● PROBLEM REQUIREMENTS
In the data, extract each line that holds the string "imported".

## start

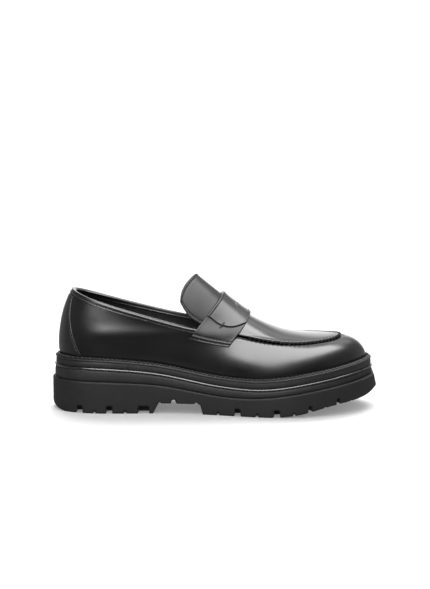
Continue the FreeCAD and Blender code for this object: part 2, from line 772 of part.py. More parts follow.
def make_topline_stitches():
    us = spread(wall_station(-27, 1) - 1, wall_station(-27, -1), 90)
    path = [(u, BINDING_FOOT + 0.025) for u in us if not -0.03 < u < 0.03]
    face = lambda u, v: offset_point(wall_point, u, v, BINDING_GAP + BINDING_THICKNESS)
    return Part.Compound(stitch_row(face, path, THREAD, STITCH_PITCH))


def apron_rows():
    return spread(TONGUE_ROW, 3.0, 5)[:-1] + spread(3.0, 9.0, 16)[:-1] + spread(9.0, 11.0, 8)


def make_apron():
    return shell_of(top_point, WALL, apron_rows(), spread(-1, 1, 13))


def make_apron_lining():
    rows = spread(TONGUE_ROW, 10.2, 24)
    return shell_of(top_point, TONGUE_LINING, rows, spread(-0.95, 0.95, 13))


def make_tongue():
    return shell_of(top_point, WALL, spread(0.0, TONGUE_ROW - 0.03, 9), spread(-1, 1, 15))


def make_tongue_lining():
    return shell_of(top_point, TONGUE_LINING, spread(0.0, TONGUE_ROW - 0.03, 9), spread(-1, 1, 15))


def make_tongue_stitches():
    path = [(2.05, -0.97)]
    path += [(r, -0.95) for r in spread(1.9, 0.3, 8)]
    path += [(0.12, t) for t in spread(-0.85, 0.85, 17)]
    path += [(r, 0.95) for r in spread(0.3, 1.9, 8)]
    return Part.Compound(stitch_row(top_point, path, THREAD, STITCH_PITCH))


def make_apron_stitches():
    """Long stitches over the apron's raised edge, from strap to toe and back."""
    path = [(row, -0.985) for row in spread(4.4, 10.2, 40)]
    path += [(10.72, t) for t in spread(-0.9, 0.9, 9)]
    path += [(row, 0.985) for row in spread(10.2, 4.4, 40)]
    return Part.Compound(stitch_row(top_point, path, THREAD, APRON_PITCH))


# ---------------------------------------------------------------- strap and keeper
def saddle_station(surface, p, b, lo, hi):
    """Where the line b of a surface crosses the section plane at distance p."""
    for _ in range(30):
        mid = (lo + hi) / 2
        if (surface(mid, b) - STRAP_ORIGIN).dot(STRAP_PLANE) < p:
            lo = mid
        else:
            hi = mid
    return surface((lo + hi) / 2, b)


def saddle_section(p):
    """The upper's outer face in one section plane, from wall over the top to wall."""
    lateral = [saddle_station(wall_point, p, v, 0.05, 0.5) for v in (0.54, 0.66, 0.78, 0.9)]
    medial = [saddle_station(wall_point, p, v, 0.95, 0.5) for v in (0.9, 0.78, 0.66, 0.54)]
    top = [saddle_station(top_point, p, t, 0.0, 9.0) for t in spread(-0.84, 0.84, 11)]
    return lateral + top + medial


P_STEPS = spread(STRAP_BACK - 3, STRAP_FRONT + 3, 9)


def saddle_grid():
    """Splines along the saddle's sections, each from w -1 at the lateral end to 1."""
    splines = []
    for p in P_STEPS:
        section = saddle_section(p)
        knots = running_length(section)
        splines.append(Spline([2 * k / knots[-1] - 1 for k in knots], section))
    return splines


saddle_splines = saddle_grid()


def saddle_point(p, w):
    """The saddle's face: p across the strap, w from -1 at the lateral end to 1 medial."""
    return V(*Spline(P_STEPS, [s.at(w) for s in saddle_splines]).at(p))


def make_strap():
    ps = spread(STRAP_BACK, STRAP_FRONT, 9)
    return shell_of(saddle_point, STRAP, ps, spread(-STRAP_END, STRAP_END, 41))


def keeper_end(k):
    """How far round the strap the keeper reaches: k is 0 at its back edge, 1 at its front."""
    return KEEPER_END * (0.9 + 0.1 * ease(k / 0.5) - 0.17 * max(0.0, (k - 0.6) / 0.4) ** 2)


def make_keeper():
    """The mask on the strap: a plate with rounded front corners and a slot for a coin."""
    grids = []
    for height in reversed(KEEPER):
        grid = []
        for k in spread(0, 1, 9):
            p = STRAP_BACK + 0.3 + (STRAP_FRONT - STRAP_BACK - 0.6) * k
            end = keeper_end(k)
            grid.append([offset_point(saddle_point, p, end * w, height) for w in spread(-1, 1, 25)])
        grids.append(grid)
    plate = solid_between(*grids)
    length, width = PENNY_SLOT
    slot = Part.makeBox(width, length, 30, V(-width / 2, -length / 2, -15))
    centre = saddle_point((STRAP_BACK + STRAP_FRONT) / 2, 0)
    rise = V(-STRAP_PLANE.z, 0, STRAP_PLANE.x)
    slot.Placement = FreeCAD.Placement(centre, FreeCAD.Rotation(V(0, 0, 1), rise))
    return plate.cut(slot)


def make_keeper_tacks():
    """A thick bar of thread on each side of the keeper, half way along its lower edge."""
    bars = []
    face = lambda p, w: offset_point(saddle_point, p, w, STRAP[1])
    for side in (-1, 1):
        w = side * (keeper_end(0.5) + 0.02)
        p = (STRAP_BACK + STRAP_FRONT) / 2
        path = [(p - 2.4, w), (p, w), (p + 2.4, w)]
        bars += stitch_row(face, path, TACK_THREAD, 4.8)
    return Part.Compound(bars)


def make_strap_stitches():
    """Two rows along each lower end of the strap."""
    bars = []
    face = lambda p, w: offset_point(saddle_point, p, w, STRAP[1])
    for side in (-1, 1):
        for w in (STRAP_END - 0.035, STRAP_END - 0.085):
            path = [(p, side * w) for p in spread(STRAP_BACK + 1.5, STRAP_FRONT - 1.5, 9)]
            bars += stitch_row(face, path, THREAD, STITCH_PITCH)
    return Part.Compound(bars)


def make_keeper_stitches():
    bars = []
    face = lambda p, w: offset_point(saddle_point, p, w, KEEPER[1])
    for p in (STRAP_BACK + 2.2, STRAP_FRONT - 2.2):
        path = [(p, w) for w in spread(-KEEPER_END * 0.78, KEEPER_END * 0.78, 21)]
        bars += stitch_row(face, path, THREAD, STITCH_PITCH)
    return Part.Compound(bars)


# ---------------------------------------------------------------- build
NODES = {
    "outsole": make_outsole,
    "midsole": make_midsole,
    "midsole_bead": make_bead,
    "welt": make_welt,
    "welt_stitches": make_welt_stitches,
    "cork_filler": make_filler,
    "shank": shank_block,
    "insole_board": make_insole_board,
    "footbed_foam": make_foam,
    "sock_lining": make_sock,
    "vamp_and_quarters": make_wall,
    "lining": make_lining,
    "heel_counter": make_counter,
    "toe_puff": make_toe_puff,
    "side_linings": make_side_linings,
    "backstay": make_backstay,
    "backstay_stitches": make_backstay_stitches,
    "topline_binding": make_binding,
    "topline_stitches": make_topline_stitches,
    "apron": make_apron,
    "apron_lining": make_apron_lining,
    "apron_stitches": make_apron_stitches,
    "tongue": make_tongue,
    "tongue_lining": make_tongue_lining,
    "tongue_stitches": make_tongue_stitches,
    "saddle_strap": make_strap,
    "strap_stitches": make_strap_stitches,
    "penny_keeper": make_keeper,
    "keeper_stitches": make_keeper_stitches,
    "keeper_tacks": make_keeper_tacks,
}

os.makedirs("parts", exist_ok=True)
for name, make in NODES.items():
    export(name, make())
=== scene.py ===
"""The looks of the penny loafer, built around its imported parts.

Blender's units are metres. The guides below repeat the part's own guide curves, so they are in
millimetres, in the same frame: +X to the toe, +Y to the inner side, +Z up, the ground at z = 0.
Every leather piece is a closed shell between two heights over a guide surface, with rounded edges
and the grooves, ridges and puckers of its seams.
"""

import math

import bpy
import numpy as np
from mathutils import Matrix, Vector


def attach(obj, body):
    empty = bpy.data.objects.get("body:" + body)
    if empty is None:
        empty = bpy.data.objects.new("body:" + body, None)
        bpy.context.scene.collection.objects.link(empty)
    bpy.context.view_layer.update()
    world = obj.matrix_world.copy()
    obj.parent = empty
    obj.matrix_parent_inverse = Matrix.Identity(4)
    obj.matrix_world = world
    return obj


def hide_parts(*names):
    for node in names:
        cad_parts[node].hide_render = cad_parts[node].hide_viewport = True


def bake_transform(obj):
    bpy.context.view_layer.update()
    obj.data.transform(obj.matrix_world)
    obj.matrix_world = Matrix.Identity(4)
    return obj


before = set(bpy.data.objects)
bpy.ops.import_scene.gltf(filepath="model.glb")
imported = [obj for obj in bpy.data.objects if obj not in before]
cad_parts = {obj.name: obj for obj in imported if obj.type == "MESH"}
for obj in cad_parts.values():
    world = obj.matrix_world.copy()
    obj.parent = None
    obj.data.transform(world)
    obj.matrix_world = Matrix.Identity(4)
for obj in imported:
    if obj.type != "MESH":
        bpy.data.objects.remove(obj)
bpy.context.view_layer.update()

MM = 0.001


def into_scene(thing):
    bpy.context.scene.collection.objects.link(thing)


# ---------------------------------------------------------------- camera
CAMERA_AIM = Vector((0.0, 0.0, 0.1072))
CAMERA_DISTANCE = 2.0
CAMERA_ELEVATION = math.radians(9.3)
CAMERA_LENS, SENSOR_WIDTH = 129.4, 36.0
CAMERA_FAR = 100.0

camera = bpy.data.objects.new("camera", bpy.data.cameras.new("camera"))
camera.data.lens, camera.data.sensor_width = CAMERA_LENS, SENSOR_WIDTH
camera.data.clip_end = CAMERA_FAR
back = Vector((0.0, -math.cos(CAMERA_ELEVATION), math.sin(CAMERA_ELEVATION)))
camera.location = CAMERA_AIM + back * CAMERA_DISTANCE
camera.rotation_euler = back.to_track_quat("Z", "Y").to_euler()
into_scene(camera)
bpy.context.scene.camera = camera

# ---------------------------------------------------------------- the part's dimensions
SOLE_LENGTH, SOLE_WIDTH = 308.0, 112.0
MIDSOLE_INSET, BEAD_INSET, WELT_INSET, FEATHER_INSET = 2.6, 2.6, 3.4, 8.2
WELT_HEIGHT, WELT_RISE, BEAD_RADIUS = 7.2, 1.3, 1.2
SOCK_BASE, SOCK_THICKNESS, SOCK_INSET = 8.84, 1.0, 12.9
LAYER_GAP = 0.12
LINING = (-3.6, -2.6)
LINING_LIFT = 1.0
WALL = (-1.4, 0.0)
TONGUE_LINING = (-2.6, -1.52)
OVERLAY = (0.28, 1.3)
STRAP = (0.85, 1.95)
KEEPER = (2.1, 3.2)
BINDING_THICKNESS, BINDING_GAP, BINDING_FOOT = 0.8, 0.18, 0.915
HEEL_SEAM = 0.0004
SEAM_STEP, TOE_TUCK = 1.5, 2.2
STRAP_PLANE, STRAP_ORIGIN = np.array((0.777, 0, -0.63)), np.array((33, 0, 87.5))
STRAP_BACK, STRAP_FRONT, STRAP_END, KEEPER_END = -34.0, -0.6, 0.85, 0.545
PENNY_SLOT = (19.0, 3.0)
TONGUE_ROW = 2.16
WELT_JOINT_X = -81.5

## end

● SOLUTION
"""The looks of the penny loafer, built around its imported parts.
imported = [obj for obj in bpy.data.objects if obj not in before]
cad_parts = {obj.name: obj for obj in imported if obj.type == "MESH"}
for obj in imported:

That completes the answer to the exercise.